The most significant outcome of the neighborhood summit could be the full inclusion of Belarus in the policy. Long shunned because of the authoritarian practices of its strongman leader, Alyaksandr Lukashenka, the EU has quickly warmed to the country in the wake of the Russian-Georgian conflict.
The Czech Republic will also be keeping an eye on NATO's 60th anniversary summit, hosted jointly by France and Germany in April. Paris is slated to mark the occasion by rejoining NATO's integrated military command, which it left in 1966, and French observers speculate that President Sarkozy may take the opportunity to promote his vision for a new defense initiative for Europe.

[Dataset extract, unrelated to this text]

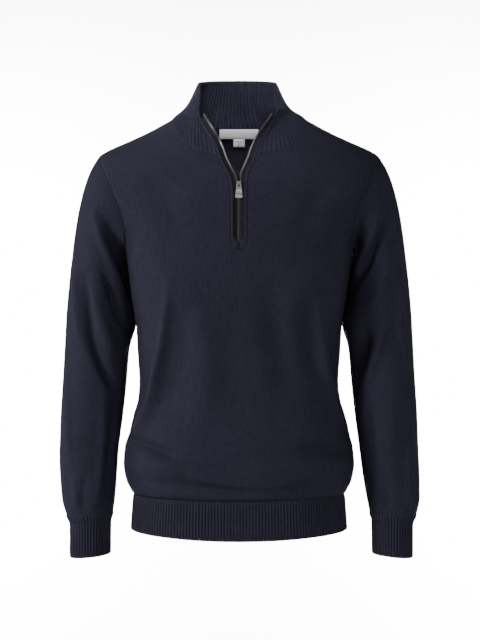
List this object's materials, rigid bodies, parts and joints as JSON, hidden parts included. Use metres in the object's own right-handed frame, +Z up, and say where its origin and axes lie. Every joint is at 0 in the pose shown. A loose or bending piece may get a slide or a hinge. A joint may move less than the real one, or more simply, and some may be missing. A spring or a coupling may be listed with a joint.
{
  "type": "quarter zip sweater",
  "caption": "Fine knit pullover with long sleeves, ribbed stand collar, cuffs and hem, and a short front zip with a pull tab, in its worn hollow form.",
  "frame": {"origin": "on the middle plane between the two neck points, level with the top of the shoulders, where the wearer's shoulders hold the garment", "axes": "X across from the wearer's right sleeve to the left one, -Y out of the front with the zip, +Z up"},
  "size_m": [0.5717, 0.2469, 0.7636],
  "materials": {
    "navy_knit": "matt fine jersey knit",
    "navy_rib": "matt rib knit",
    "dark_tape": "matt woven tape",
    "bright_metal": "polished",
    "label_cloth": "satin woven label"
  },
  "bodies": {
    "garment": {"front_panel": "navy_knit", "back_panel": "navy_knit", "sleeve_left": "navy_knit", "sleeve_right": "navy_knit", "cuff_left": "navy_rib", "cuff_right": "navy_rib", "hem_rib_front": "navy_rib", "hem_rib_back": "navy_rib", "collar": "navy_rib", "zip_binding_left": "navy_rib", "zip_binding_right": "navy_rib", "zip_tape_left": "dark_tape", "zip_tape_right": "dark_tape", "zip_teeth_left": "bright_metal", "zip_teeth_right": "bright_metal", "zip_slider": "bright_metal", "neck_label": "label_cloth", "size_label": "label_cloth"},
    "pull_tab": {"pull_tab": "bright_metal"}
  },
  "joints": [
    {"name": "pull_tab_swing", "type": "hinge", "parent": "garment", "child": "pull_tab", "pos_m": [0, -0.10669, -0.11479], "axis": [-1, 0, 0], "range_deg": [0, 160]}
  ]
}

This could, again, raise the specter of Russia, as the French president is known to back President Dmitry Medvedev's vision of a new "security architecture" for Europe that would transcend bloc divisions and in so doing diminish NATO's importance.
After the last EU-Russia summit on November 14, Sarkozy suggested the Organization for Security and Cooperation in Europe (OSCE) should convene a summit to discuss the issue in "mid-2009."
But here again, the Czech Republic along with many other EU members, as well as the United States, isn't enthusiastic about the idea.
The NATO summit is likely to provide the setting for Barack Obama's first visit to Europe in his capacity as president of the United States. The Czech Republic will fight hard to win the right to host an EU-U.S. summit in Prague. It could be the last EU Presidency to do so, as the bloc's Lisbon Treaty -- if approved in the course of 2009 -- will require that all future summits take place in Brussels.
Ironically, the Czech Republic's Achilles' heel in pursuing its EU ambitions could be its own president. Although the Czech Constitution doesn't give the head of state a role in shaping foreign policy, the famously euro-skeptical Vaclav Klaus loves a stage.
Klaus has attracted much attention lately by refusing to fly the EU flag on his palace. He opposes the Lisbon Treaty, calling himself an "EU dissident," and he hasn't hesitated to criticize the euro currency -- and most recently -- Sarkozy himself.
All ingredients for an interesting EU Presidency -- at the very least for journalists.